Outdoors and off the beaten track

Also looking to the theme of borders and migration but outside the gallery walls is the open air intervention titled Wir (alle) sind das Volk (2003/2017) by conceptual artist Hans Haacke. Realised in the form of flags, banners and posters on and around Neuer Berliner Kunstverein (n.b.k), the Haus Der Kulturen Der Welt, Akademie der Künste and Kindl Centre for Contemporary Art, the work ´ takes up the slogan of East German demonstrators from 1989/90 with the artist hoping to emphasise our ties to all people, including migrants and refugees. Kindl also has four excellent shows open inside its galleries (see our interview with Kindl Director Kathrin Becker overleaf) and Gropius Bau shows Otobong Nkanga’s exhibition There’s No Such Thing as Solid Ground (see our four-star review). For something more intimate and off the beaten track head to at least one of the 10 winners of the 2020 Project Space Award. Among them is The Watch, a former GDR Berlin Wall watchtower in Berlin-Treptow saved from demolition by artists occupying it. The Watch has remained a home to exhibitions and residencies since reunification and is housing a group show reflecting on this caretaking: 2020 to 1990, 30 years of artistic use of the former GDR watchtower at Schlesischer Busch.

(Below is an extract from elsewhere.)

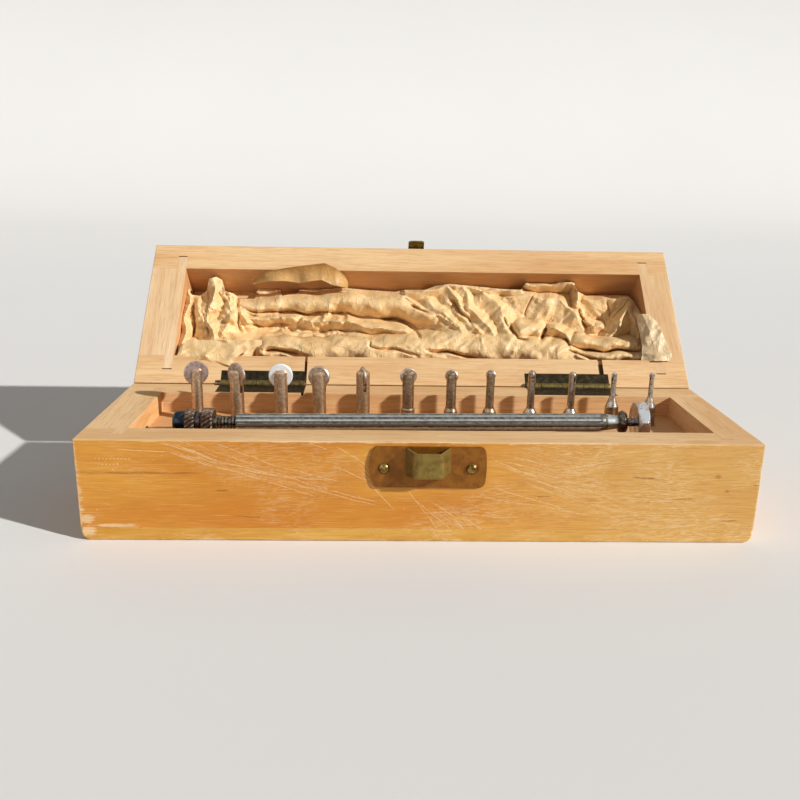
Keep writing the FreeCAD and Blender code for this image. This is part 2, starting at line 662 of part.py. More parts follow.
LID_CATCH_LOW = f"({LID_RIM} + catch_below_rim)"
LID_FACE = "(depth + pin_setback)"
LID_STUDS = f"({LID_CATCH_LOW} + lid_catch_height / 2 + stud_drop)"
tongue_plate = add_plate("tongue_plate", LID_FACE, LID_CATCH_LOW,
                         f"({LID_CATCH_LOW} + lid_catch_height)", LID_STUDS)
spring = new_sketch(tongue_plate, "YZ_Plane", "catch_offset")
SPRING_PATH = [("0", f"{LID_CATCH_LOW} + catch_sheet"), ("-tongue_bow * 0.7", "0.1"),
               ("-tongue_bow", "-tongue_drop * 0.4"), ("-tongue_bow * 0.8", "-tongue_drop")]
draw_outline(
    spring,
    [(f"-{LID_FACE} + {out}", level) for out, level in SPRING_PATH]
    + [(f"-{LID_FACE} + {out} - catch_sheet", level) for out, level in reversed(SPRING_PATH)])
strip = pad(tongue_plate, spring, "tongue_strip", both_ways=True)
doc.recompute()
lowest = strip.Shape.BoundBox.ZMin
fillet(tongue_plate, strip, lambda direction, middle: (
    abs(direction.x) + abs(direction.z) < 1e-6 and abs(middle.z - lowest) < 1e-6),
    "tongue_round")
tongue_studs = add_studs("tongue_nails", f"(-{LID_FACE} - catch_sheet)", LID_STUDS)
drill_for_studs(lid_walls[0], LID_FACE, LID_STUDS)

# Holder: made along +X from its nose, then laid on the block


def add_turned(label, corners):
    """Turn a piece round X from half its section, given as places along X and radii."""
    body = new_body(label)
    sketch = new_sketch(body, "XZ_Plane")
    draw_outline(sketch, corners)
    revolve(body, sketch, "H_Axis")
    return body


def knurled_rim(start, end, radius):
    """Give the chamfered outline of a knurled nut's rim."""
    return [(start, f"{radius} - nut_chamfer"), (f"{start} + nut_chamfer", radius),
            (f"{end} - nut_chamfer", radius), (end, f"{radius} - nut_chamfer")]


SOCKET = "(shank / 2 + shank_play)"
THREAD_BORE = "(stud_thread + thread_play)"
CLAMP_END = "(nose_length + clamp_width)"
SOCKET_END = f"({CLAMP_END} - socket_seat)"
GRIP_START = f"({LOCK_PLACE} + lock_width + thread_run)"
TAPER_START = f"({GRIP_START} + grip_length)"
TAPER_END = f"({TAPER_START} + taper_length)"
RING_END = f"({TAPER_END} + ring_width)"

nose_cap = add_turned("nose_cap", [
    ("0", SOCKET), ("0", "nose_radius - nose_round * 0.8"),
    ("nose_round * 0.3", "nose_radius - nose_round * 0.3"), ("nose_round", "nose_radius"),
    ("nose_length", "nose_radius"), ("nose_length", SOCKET),
])
clamp_nut = add_turned("clamp_nut", [
    *knurled_rim("nose_length", CLAMP_END, "clamp_radius"), (CLAMP_END, "collar_radius"),
    (f"{LOCK_PLACE} - nut_gap", "collar_radius"), (f"{LOCK_PLACE} - nut_gap", THREAD_BORE),
    (SOCKET_END, THREAD_BORE), (SOCKET_END, SOCKET), ("nose_length", SOCKET),
])
lock_nut = add_turned("lock_nut", [
    *knurled_rim(LOCK_PLACE, f"({LOCK_PLACE} + lock_width)", "lock_radius"),
    (f"({LOCK_PLACE} + lock_width)", THREAD_BORE), (LOCK_PLACE, THREAD_BORE),
])

thread = []
for number in range(int(values["thread_run"] / values["thread_pitch"])):
    groove = f"{GRIP_START} - ({number} + 0.25) * thread_pitch"
    thread += [(groove, "stud_thread"), (f"{groove} - thread_pitch * 0.25",
                                         "stud_thread - thread_groove"),
               (f"{groove} - thread_pitch * 0.5", "stud_thread")]
chuck_stud = add_turned("chuck_stud", [
    (SOCKET_END, "0"), (SOCKET_END, "stud_thread"), *reversed(thread),
    (f"{GRIP_START} + stud_root", "stud_thread"), (f"{GRIP_START} + stud_root", "0"),
])

grip = add_turned("grip", [
    (GRIP_START, "stud_thread"), (GRIP_START, "grip_radius"), (TAPER_START, "grip_radius"),
    (TAPER_END, "taper_radius"), (TAPER_END, "stem_radius + thread_play"),
    (f"{TAPER_END} - stem_root - thread_play", "stem_radius + thread_play"),
    (f"{TAPER_END} - stem_root - thread_play", "0"), (f"{GRIP_START} + stud_root", "0"),
    (f"{GRIP_START} + stud_root", "stud_thread"),
])
flutes = new_sketch(grip, "YZ_Plane", GRIP_START)
for number in range(FLUTES):
    out = "(grip_radius - flute_depth + flute_radius)"
    angle = (number + 0.5) * 360 / FLUTES
    draw_circle(flutes, f"{out} * cos({angle})", f"{out} * sin({angle})", "flute_radius")
pocket(grip, flutes, "grip_length + taper_length", upwards=True)

end_ring = add_turned("end_ring", [
    (TAPER_END, "stem_radius + thread_play"), (TAPER_END, "ring_radius * 0.8"),
    (f"{TAPER_END} + ring_width * 0.2", "ring_radius * 0.94"),
    (f"{TAPER_END} + ring_width * 0.5", "ring_radius"),
    (f"{TAPER_END} + ring_width * 0.8", "ring_radius * 0.94"),
    (RING_END, "ring_radius * 0.8"), (RING_END, "stem_radius + thread_play"),
])
swivel_stem = add_turned("swivel_stem", [
    (f"{TAPER_END} - stem_root", "0"), (f"{TAPER_END} - stem_root", "stem_radius"),
    (HANDLE_REACH, "stem_radius"), (HANDLE_REACH, "0"),
])

swivel_head = new_body("swivel_head")
hexagon = new_sketch(swivel_head, "YZ_Plane", HANDLE_REACH)
draw_outline(hexagon, [
    (f"head_flats / sqrt(3) * cos({60 * corner} - head_turn)",
     f"head_flats / sqrt(3) * sin({60 * corner} - head_turn)")
    for corner in range(6)
])
pad(swivel_head, hexagon, "head_thickness")
# The corners are turned down on both faces by a cut that leaves a cone on each side
facing = new_sketch(swivel_head, "XZ_Plane")
far = "(head_flats / sqrt(3) + 0.05)"
for face, inward in ((HANDLE_REACH, "+"), (f"({HANDLE_REACH} + head_thickness)", "-")):
    draw_outline(facing, [(face, f"{far} - 1.0"), (face, far),
                          (f"{face} {inward} head_chamfer", far)])
doc.recompute()
turning = swivel_head.newObject("PartDesign::Groove", "corner_turning")
turning.Profile = facing
turning.ReferenceAxis = (facing, ["H_Axis"])
turning.Angle = 360.0

# The graduated set: each shank has a slot and a hole for its wheel's cross pin

shanks = []
wheels = []
for number in range(1, len(TOOLS) + 1):
    tag = f"{number:02d}"
    neck, rise = f"neck_{tag}", f"({FLOOR} + top_{tag})"
    axle = f"({rise} - wheel_{tag} / 2)"
    ears = f"({axle} + {EAR_OVER_PIN} * {neck})"
    thickness = DISC % neck
    place = (f"placement(vector({tool_place(number)}; {ROW_Y}; %s);"
             f" rotation(vector(0; 0; 1); turn_{tag}))")

    shank = new_body(f"shank_{tag}")
    foot = f"({FLOOR} - hole_depth + shank_play)"
    section = new_sketch(shank, "XZ_Plane")
    draw_outline(section, [
        ("0", foot), ("shank / 2 - shank_chamfer", foot),
        ("shank / 2", f"{foot} + shank_chamfer"),
        ("shank / 2", f"{FLOOR} + flare_foot_{tag}"),
        (f"{neck} / 2", f"{FLOOR} + flare_top_{tag}"),
        (f"{neck} / 2", f"{ears} - {TOP_CHAMFER} * {neck}"),
        (f"{neck} * (0.5 - {TOP_CHAMFER})", ears), ("0", ears),
    ])
    revolve(shank, section, "V_Axis")
    slot = new_sketch(shank, "XZ_Plane")
    draw_rectangle(slot, f"-{neck}", f"{rise} - wheel_{tag} - {SLOT_UNDER_WHEEL} * {neck}",
                   neck, f"{ears} + 1")
    pocket(shank, slot, f"{thickness} + 2 * slot_play", both_ways=True)
    pin_hole = new_sketch(shank, "XZ_Plane")
    draw_circle(pin_hole, "0", axle, f"{CROSS_PIN} * {neck} / 2 + pin_play")
    pocket(shank, pin_hole, f"2 * {neck}", both_ways=True)
    shanks.append(bind(shank, Placement=place % "0"))

    half, edge = f"{thickness} / 2", f"{RIM_CHAMFER} * {thickness}"
    disc = new_body(f"disc_{tag}")
    rim = new_sketch(disc, "YZ_Plane")
    draw_outline(rim, [
        (f"-{half}", f"{CROSS_PIN} * {neck} / 2"), (f"-{half}", f"wheel_{tag} / 2 - {edge}"),
        (f"-{half} + {edge}", f"wheel_{tag} / 2"), (f"{half} - {edge}", f"wheel_{tag} / 2"),
        (half, f"wheel_{tag} / 2 - {edge}"), (half, f"{CROSS_PIN} * {neck} / 2"),
    ])
    revolve(disc, rim, "H_Axis")
    pin = make_cylinder(f"cross_pin_{tag}", f"{CROSS_PIN} * {neck} / 2", f"{neck} - pin_play * 4",
                        ("0", f"-({neck} / 2 - pin_play * 2)", "0"), Vector(0, 1, 0))
    wheels.append(bind(group(f"wheel_{tag}", [disc, pin]), Placement=place % axle))

# Waxed paper crumpled into the lid

wrapping_paper = new_body("wrapping_paper")
layers = []
for layer in range(PAPER_SECTIONS):
    across = (f"-{HALF} + left_wall + paper_gap + {layer} / {PAPER_SECTIONS - 1}"
              " * (length - left_wall - right_wall - 2 * paper_gap)")
    outline = new_sketch(wrapping_paper, "YZ_Plane", across)
    low_y = "(-pin_setback - depth + front_wall + paper_gap)"
    high_y = "(-pin_setback - back_wall - paper_gap)"
    corners = [(high_y, LID_BOARD), (low_y, LID_BOARD)]
    for point in range(PAPER_POINTS):
        fold = round(math.sin(1.9 * layer + 2.6 * point) * math.cos(0.8 * layer * point), 2)
        corners.append((f"{low_y} + {point} / {PAPER_POINTS - 1} * ({high_y} - {low_y})",
                        f"{LID_BOARD} - paper_rise - paper_folds * ({fold})"))
    draw_outline(outline, corners)
    layers.append(outline)
paper_loft = wrapping_paper.newObject("PartDesign::AdditiveLoft", "folds")
paper_loft.Profile = layers[0]
paper_loft.Sections = layers[1:]
paper_loft.Ruled = True

# Places of the pieces that aren't modelled where they stand

for piece in base_hinge_parts:
    bind(piece, Placement=f"placement(vector(0; {PIN_Y}; {PIN_Z}); rotation(vector(1; 0; 0); 0))")
lid_pieces = [*lid_walls, top_board, *lid_hinge_parts, tongue_plate, tongue_studs, wrapping_paper]
for piece in lid_pieces:
    bind(piece, Placement=IN_LID)
handle_pieces = [nose_cap, clamp_nut, lock_nut, chuck_stud, grip, end_ring, swivel_stem,
                 swivel_head]
for piece in handle_pieces:
    bind(piece, Placement=IN_HANDLE)
doc.recompute()

# Checks, then one STEP file for each piece

faults = [f"{obj.Label}: {obj.State}" for obj in doc.Objects
          if {"Invalid", "Error"} & set(obj.State)]
pieces = [*base_walls, bottom_board, tool_block, *base_hinge_parts, catch_plate, catch_studs,
          *lid_pieces, *handle_pieces, *shanks, *wheels]
for piece in pieces:
    if piece.Shape.isNull() or not piece.Shape.isValid() or not piece.Shape.Solids:
        faults.append(f"{piece.Label}: bad shape")
if len({piece.Label for piece in pieces}) != len(pieces):
    faults.append("two pieces share a label")
if faults:
    raise RuntimeError("; ".join(faults))

os.makedirs("parts", exist_ok=True)
for piece in pieces:
    piece.Shape.exportStep(f"parts/{piece.Label}.step")
print(f"{len(pieces)} pieces written")
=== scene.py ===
"""Dressing of a watchmaker's tool box: varnished wood, aged brass, steel tools and waxed paper.

Lengths are written in millimetres and turned to metres where a mesh is made. The box stands
with its middle at the origin, its front towards -Y and its lid leaning back on the hinges.
"""

from __future__ import annotations

import json
import logging
import math
import random
from contextlib import contextmanager
from dataclasses import dataclass, field
from enum import Enum
from functools import partial
from typing import Any, Callable, Iterator, Sequence

import bmesh
import bpy
import numpy as np
from mathutils import Euler, Matrix, Vector

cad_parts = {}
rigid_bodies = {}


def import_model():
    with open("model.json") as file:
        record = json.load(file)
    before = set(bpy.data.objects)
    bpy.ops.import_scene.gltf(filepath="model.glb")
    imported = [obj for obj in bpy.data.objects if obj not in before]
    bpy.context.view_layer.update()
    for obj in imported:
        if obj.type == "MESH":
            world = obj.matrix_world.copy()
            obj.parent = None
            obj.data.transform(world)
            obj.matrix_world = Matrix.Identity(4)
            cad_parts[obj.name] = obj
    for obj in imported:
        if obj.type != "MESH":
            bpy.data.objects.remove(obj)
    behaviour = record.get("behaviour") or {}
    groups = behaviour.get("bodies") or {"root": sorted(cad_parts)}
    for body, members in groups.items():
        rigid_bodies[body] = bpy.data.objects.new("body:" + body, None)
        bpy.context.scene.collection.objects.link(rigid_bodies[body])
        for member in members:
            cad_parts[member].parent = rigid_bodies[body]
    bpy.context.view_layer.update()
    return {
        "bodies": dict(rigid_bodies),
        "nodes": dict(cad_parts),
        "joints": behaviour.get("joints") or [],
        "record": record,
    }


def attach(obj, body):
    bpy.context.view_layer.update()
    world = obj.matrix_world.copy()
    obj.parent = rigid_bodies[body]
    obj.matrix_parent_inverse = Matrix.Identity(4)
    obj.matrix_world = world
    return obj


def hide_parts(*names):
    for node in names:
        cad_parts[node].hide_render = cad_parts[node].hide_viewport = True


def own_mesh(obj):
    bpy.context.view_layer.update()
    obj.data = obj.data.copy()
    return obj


LOG = logging.getLogger("tool_box")

MM = 0.001
HALF_LENGTH = 75.0
HALF_DEPTH = 23.1
BASE_HEIGHT = 23.6
LID_HEIGHT = 14.8
LID_ANGLE = math.radians(134.0)
HINGE_LINE = Vector((0.0, 23.25, 23.7))
LID_RIM = 0.1
LID_FLOOR = 11.7
LID_UP = Vector((0, math.sin(LID_ANGLE), math.cos(LID_ANGLE)))

SMOOTH = {"interpolation_type": "SMOOTHSTEP"}
COLOURS = {"output": 2, "data_type": "RGBA"}
OBJECT_PLACE = 3    # the texture coordinates' output for the place on the object
FOLD = "fold"       # the paper's attribute that tells its crests from its valleys
THROUGH = 1000.0    # half width of a patch through the board, where it has no end
# Slope, stretch along it, threshold and strength of each set of hairline scratches
HAIRLINES = ((0.32, 0.09, 0.64, 0.6), (0.07, 0.14, 0.60, 0.7), (-0.10, 0.17, 0.62, 0.6),
             (0.02, 0.45, 0.55, 0.6))

Socket = bpy.types.NodeSocket
Piece = bpy.types.Object
Test = Callable[[Any, bmesh.types.BMesh], bool]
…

The privates: yes, they’re still there!

Despite the city losing a couple of private collections this year (and a few less than gracious spats about it in the press), there’s still plenty of opportunity to see what big collectors choose to spend their cash on. Seven private collections are taking part in Berlin Art Week, but if you can only visit one it should be the city’s new church of video art, the Julia Stoschek Collection. Located in Berlin since 2016, the collection has always delivered high calibre shows, so expect nothing less from its exhibition Quantification Trilogy by Canadian video artist Jeremy Shaw.